▶ WRITTEN PROBLEM:
Print the listing below exactly.

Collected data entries
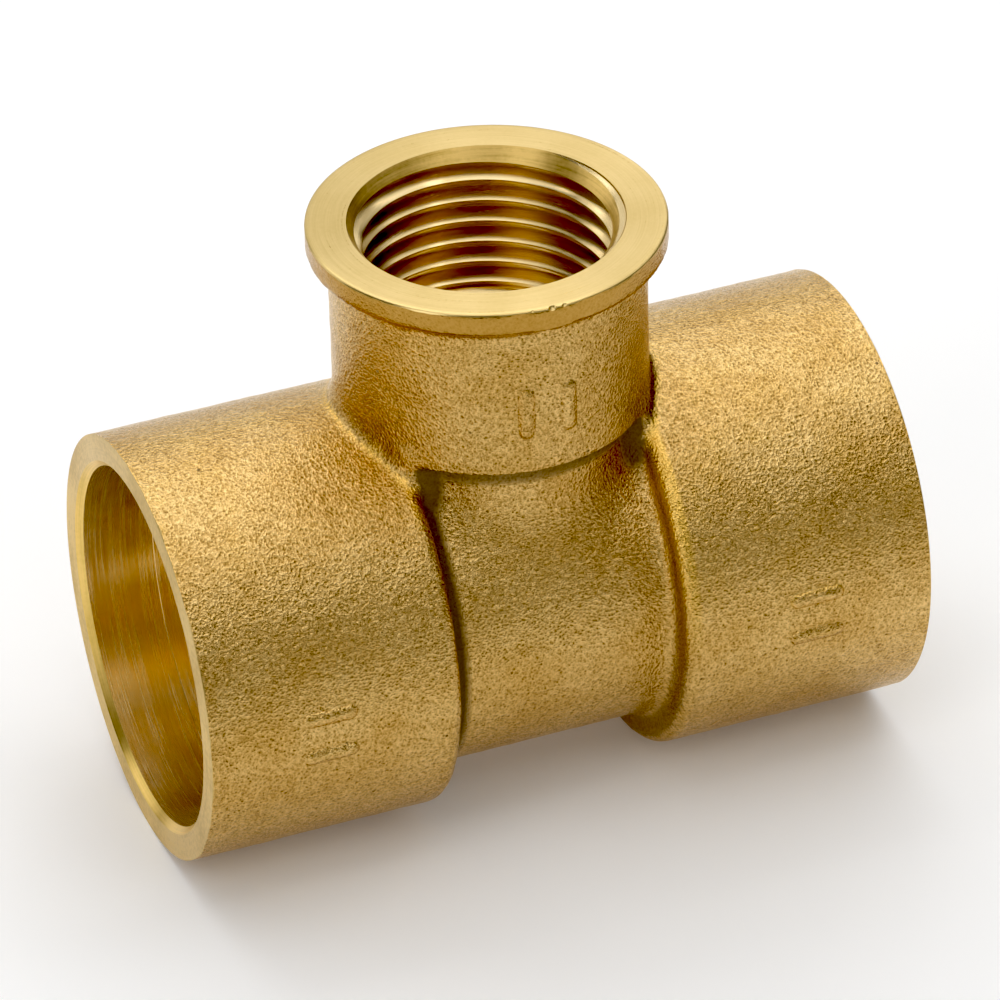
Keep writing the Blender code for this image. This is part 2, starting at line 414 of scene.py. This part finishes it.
def smooth_min(a, b, width):
    """The smaller of two distances, blended where they are within the width of each other."""
    overlap = np.maximum(width - np.abs(a - b), 0.0) / width
    return np.minimum(a, b) - overlap * overlap * width / 4


def polygon_distance(across, along, corners):
    """Signed distance to a closed polygon in the (across, along) plane, negative inside."""
    points = np.stack([across, along], axis=1)
    nearest = np.full(len(points), np.inf)
    inside = np.zeros(len(points), bool)
    for start, end in zip(corners, corners[1:] + corners[:1]):
        start, end = np.array(start), np.array(end)
        edge = end - start
        offset = points - start
        share = np.clip(offset @ edge / (edge @ edge), 0.0, 1.0)
        nearest = np.minimum(nearest, np.linalg.norm(offset - share[:, None] * edge, axis=1))
        crosses = (start[1] > points[:, 1]) != (end[1] > points[:, 1])
        if edge[1] != 0.0:
            at = start[0] + (points[:, 1] - start[1]) / edge[1] * edge[0]
            inside ^= crosses & (points[:, 0] < at)
    return np.where(inside, -nearest, nearest)


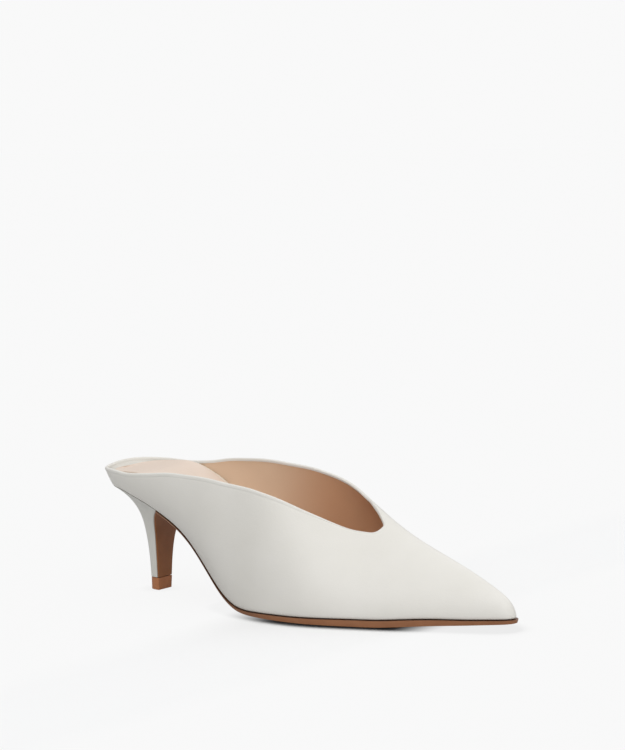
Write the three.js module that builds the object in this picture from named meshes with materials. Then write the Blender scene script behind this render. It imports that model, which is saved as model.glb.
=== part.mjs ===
import * as THREE from 'three';

// A right-foot leather mule with a pointed toe, a V-shaped throat and a kitten heel.
// Millimetres. +X runs to the toe, +Y to the inner side of the foot, +Z up.
// While it is worked out, x = 0 is the back of the rim and z = 0 is the floor.

// Driving sizes
const shoeLength = 260;
const ballWidth = 79;
const seatWidth = 45;
const heelHeight = 58;
const instepHeight = 50;
const toeSpring = 4.1;
const upperWall = 1.8;
const rimRoll = 0.5;
const soleForefoot = 3.4;
const soleShank = 1.1;
const soleOverhang = 0.4;
const soleTuck = 0.5;
const gap = 0.3;

// Heel seat: the back of the wall leans out over the heel by seatLean
const seatLean = 6;
const seatWallHeight = 9.6;
const seatRound = 41;
const seatLength = 47;

// Plan and side rounding of the toe point
const toeRound = 6;

// Footbed
const footbedHeight = 66.9;
const footbedForefoot = 4.4;
const footbedDish = 1.2;
const footbedBank = 1.4;
const insoleToeRoom = 14;
const sockThickness = 0.8;
const sockMargin = 3.2;
const sockToeRoom = 28;

// Heel tip and its cover pieces
const tipBack = 26.3;
const tipDepth = 8.2;
const tipWidth = 11.6;
const heelInset = 0.2;
const topPieceHeight = 6.8;
const topPieceTaper = 0.3;
const breastCover = 0.8;

// Mesh divisions
const ribCount = 120;
const ribSteps = 12;
const acrossCells = 6;
const heelSides = 24;
const heelLevels = 16;

// Sole outline and underside. at: share of shoeLength. centre, lateral, medial: share of the local
// width, which goes from seatWidth to ballWidth. rise, lift: share of heelHeight, lift on the inner
// side alone. spring: share of toeSpring. thick: 0 is soleShank, 1 is soleForefoot.
const solePlan = table(
  ['at', 'centre', 'lateral', 'medial', 'rise', 'lift', 'spring', 'thick'],
  [
    [0.000, 0.000, 0.500, 0.500, 0.990, 0.000, 0.00, 0.00],
    [0.038, 0.000, 0.500, 0.500, 0.988, 0.000, 0.00, 0.00],
    [0.077, 0.000, 0.500, 0.500, 0.974, 0.000, 0.00, 0.00],
    [0.115, 0.000, 0.496, 0.496, 0.924, 0.000, 0.00, 0.00],
    [0.154, 0.000, 0.480, 0.480, 0.855, 0.000, 0.00, 0.00],
    [0.200, 0.000, 0.458, 0.453, 0.743, 0.003, 0.00, 0.00],
    [0.231, 0.000, 0.446, 0.435, 0.662, 0.009, 0.00, 0.00],
    [0.269, 0.000, 0.421, 0.399, 0.519, 0.017, 0.00, 0.00],
    [0.308, 0.000, 0.415, 0.371, 0.347, 0.028, 0.00, 0.00],
    [0.346, 0.000, 0.420, 0.356, 0.186, 0.031, 0.00, 0.00],
    [0.373, 0.002, 0.431, 0.354, 0.100, 0.026, 0.00, 0.00],
    [0.400, 0.004, 0.444, 0.356, 0.041, 0.017, 0.00, 0.09],
    [0.427, 0.005, 0.459, 0.368, 0.010, 0.007, 0.00, 0.22],
    [0.454, 0.007, 0.471, 0.384, 0.000, 0.000, 0.00, 0.30],
    [0.508, 0.010, 0.499, 0.430, 0.000, 0.000, 0.00, 0.52],
    [0.562, 0.013, 0.511, 0.475, 0.000, 0.000, 0.00, 0.65],
    [0.596, 0.014, 0.505, 0.486, 0.000, 0.000, 0.00, 0.74],
    [0.635, 0.016, 0.481, 0.481, 0.000, 0.000, 0.00, 0.83],
    [0.692, 0.020, 0.425, 0.443, 0.000, 0.000, 0.00, 0.96],
    [0.742, 0.025, 0.373, 0.392, 0.000, 0.000, 0.00, 1.00],
    [0.785, 0.029, 0.322, 0.342, 0.000, 0.000, 0.15, 1.00],
    [0.846, 0.034, 0.239, 0.258, 0.000, 0.000, 0.41, 0.87],
    [0.912, 0.038, 0.157, 0.170, 0.000, 0.000, 0.63, 0.57],
    [0.962, 0.041, 0.096, 0.104, 0.000, 0.000, 0.83, 0.43],
    [1.000, 0.043, 0.053, 0.056, 0.000, 0.000, 1.00, 0.30],
  ],
);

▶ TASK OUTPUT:
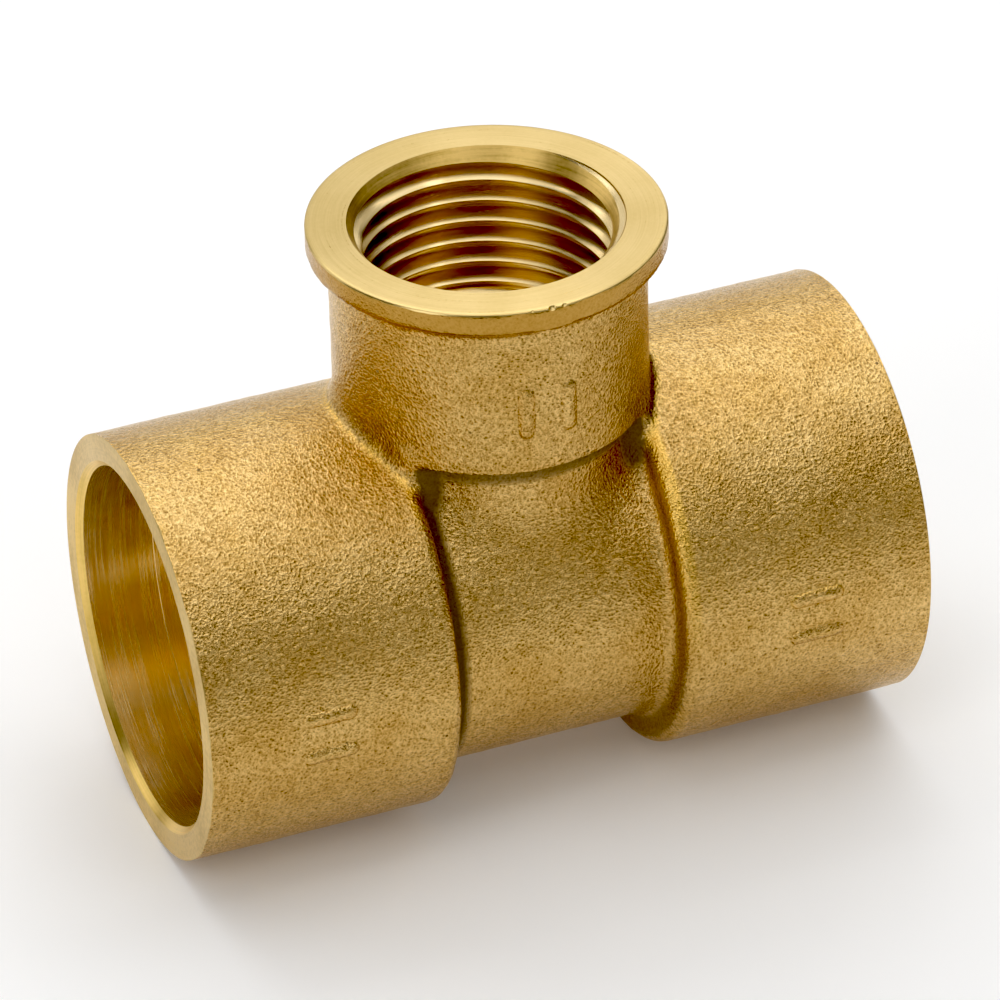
Keep writing the Blender code for this image. This is part 2, starting at line 414 of scene.py. This part finishes it.
def smooth_min(a, b, width):
    """The smaller of two distances, blended where they are within the width of each other."""
    overlap = np.maximum(width - np.abs(a - b), 0.0) / width
    return np.minimum(a, b) - overlap * overlap * width / 4


def polygon_distance(across, along, corners):
    """Signed distance to a closed polygon in the (across, along) plane, negative inside."""
    points = np.stack([across, along], axis=1)
    nearest = np.full(len(points), np.inf)
    inside = np.zeros(len(points), bool)
    for start, end in zip(corners, corners[1:] + corners[:1]):
        start, end = np.array(start), np.array(end)
        edge = end - start
        offset = points - start
        share = np.clip(offset @ edge / (edge @ edge), 0.0, 1.0)
        nearest = np.minimum(nearest, np.linalg.norm(offset - share[:, None] * edge, axis=1))
        crosses = (start[1] > points[:, 1]) != (end[1] > points[:, 1])
        if edge[1] != 0.0:
            at = start[0] + (points[:, 1] - start[1]) / edge[1] * edge[0]
            inside ^= crosses & (points[:, 0] < at)
    return np.where(inside, -nearest, nearest)


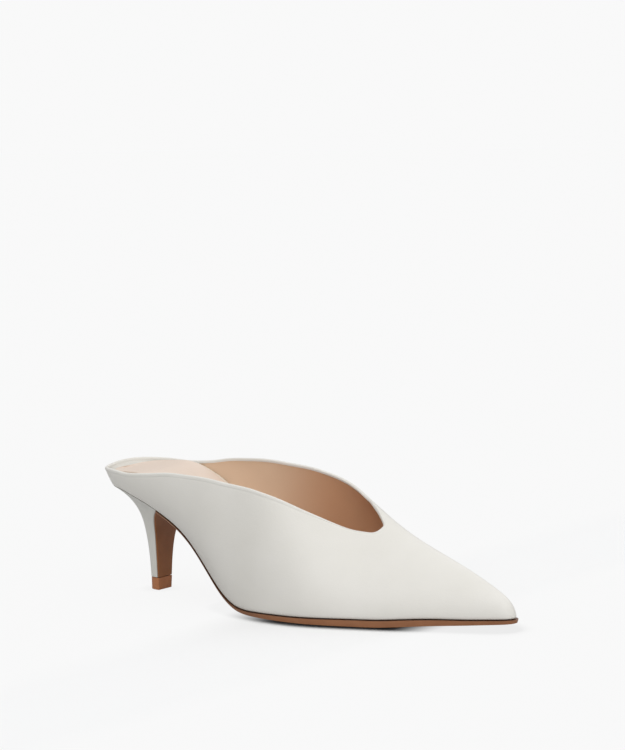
Write the three.js module that builds the object in this picture from named meshes with materials. Then write the Blender scene script behind this render. It imports that model, which is saved as model.glb.
=== part.mjs ===
import * as THREE from 'three';

// A right-foot leather mule with a pointed toe, a V-shaped throat and a kitten heel.
// Millimetres. +X runs to the toe, +Y to the inner side of the foot, +Z up.
// While it is worked out, x = 0 is the back of the rim and z = 0 is the floor.

// Driving sizes
const shoeLength = 260;
const ballWidth = 79;
const seatWidth = 45;
const heelHeight = 58;
const instepHeight = 50;
const toeSpring = 4.1;
const upperWall = 1.8;
const rimRoll = 0.5;
const soleForefoot = 3.4;
const soleShank = 1.1;
const soleOverhang = 0.4;
const soleTuck = 0.5;
const gap = 0.3;

// Heel seat: the back of the wall leans out over the heel by seatLean
const seatLean = 6;
const seatWallHeight = 9.6;
const seatRound = 41;
const seatLength = 47;

// Plan and side rounding of the toe point
const toeRound = 6;

// Footbed
const footbedHeight = 66.9;
const footbedForefoot = 4.4;
const footbedDish = 1.2;
const footbedBank = 1.4;
const insoleToeRoom = 14;
const sockThickness = 0.8;
const sockMargin = 3.2;
const sockToeRoom = 28;

// Heel tip and its cover pieces
const tipBack = 26.3;
const tipDepth = 8.2;
const tipWidth = 11.6;
const heelInset = 0.2;
const topPieceHeight = 6.8;
const topPieceTaper = 0.3;
const breastCover = 0.8;

// Mesh divisions
const ribCount = 120;
const ribSteps = 12;
const acrossCells = 6;
const heelSides = 24;
const heelLevels = 16;

// Sole outline and underside. at: share of shoeLength. centre, lateral, medial: share of the local
// width, which goes from seatWidth to ballWidth. rise, lift: share of heelHeight, lift on the inner
// side alone. spring: share of toeSpring. thick: 0 is soleShank, 1 is soleForefoot.
const solePlan = table(
  ['at', 'centre', 'lateral', 'medial', 'rise', 'lift', 'spring', 'thick'],
  [
    [0.000, 0.000, 0.500, 0.500, 0.990, 0.000, 0.00, 0.00],
    [0.038, 0.000, 0.500, 0.500, 0.988, 0.000, 0.00, 0.00],
    [0.077, 0.000, 0.500, 0.500, 0.974, 0.000, 0.00, 0.00],
    [0.115, 0.000, 0.496, 0.496, 0.924, 0.000, 0.00, 0.00],
    [0.154, 0.000, 0.480, 0.480, 0.855, 0.000, 0.00, 0.00],
    [0.200, 0.000, 0.458, 0.453, 0.743, 0.003, 0.00, 0.00],
    [0.231, 0.000, 0.446, 0.435, 0.662, 0.009, 0.00, 0.00],
    [0.269, 0.000, 0.421, 0.399, 0.519, 0.017, 0.00, 0.00],
    [0.308, 0.000, 0.415, 0.371, 0.347, 0.028, 0.00, 0.00],
    [0.346, 0.000, 0.420, 0.356, 0.186, 0.031, 0.00, 0.00],
    [0.373, 0.002, 0.431, 0.354, 0.100, 0.026, 0.00, 0.00],
    [0.400, 0.004, 0.444, 0.356, 0.041, 0.017, 0.00, 0.09],
    [0.427, 0.005, 0.459, 0.368, 0.010, 0.007, 0.00, 0.22],
    [0.454, 0.007, 0.471, 0.384, 0.000, 0.000, 0.00, 0.30],
    [0.508, 0.010, 0.499, 0.430, 0.000, 0.000, 0.00, 0.52],
    [0.562, 0.013, 0.511, 0.475, 0.000, 0.000, 0.00, 0.65],
    [0.596, 0.014, 0.505, 0.486, 0.000, 0.000, 0.00, 0.74],
    [0.635, 0.016, 0.481, 0.481, 0.000, 0.000, 0.00, 0.83],
    [0.692, 0.020, 0.425, 0.443, 0.000, 0.000, 0.00, 0.96],
    [0.742, 0.025, 0.373, 0.392, 0.000, 0.000, 0.00, 1.00],
    [0.785, 0.029, 0.322, 0.342, 0.000, 0.000, 0.15, 1.00],
    [0.846, 0.034, 0.239, 0.258, 0.000, 0.000, 0.41, 0.87],
    [0.912, 0.038, 0.157, 0.170, 0.000, 0.000, 0.63, 0.57],
    [0.962, 0.041, 0.096, 0.104, 0.000, 0.000, 0.83, 0.43],
    [1.000, 0.043, 0.053, 0.056, 0.000, 0.000, 1.00, 0.30],
  ],
);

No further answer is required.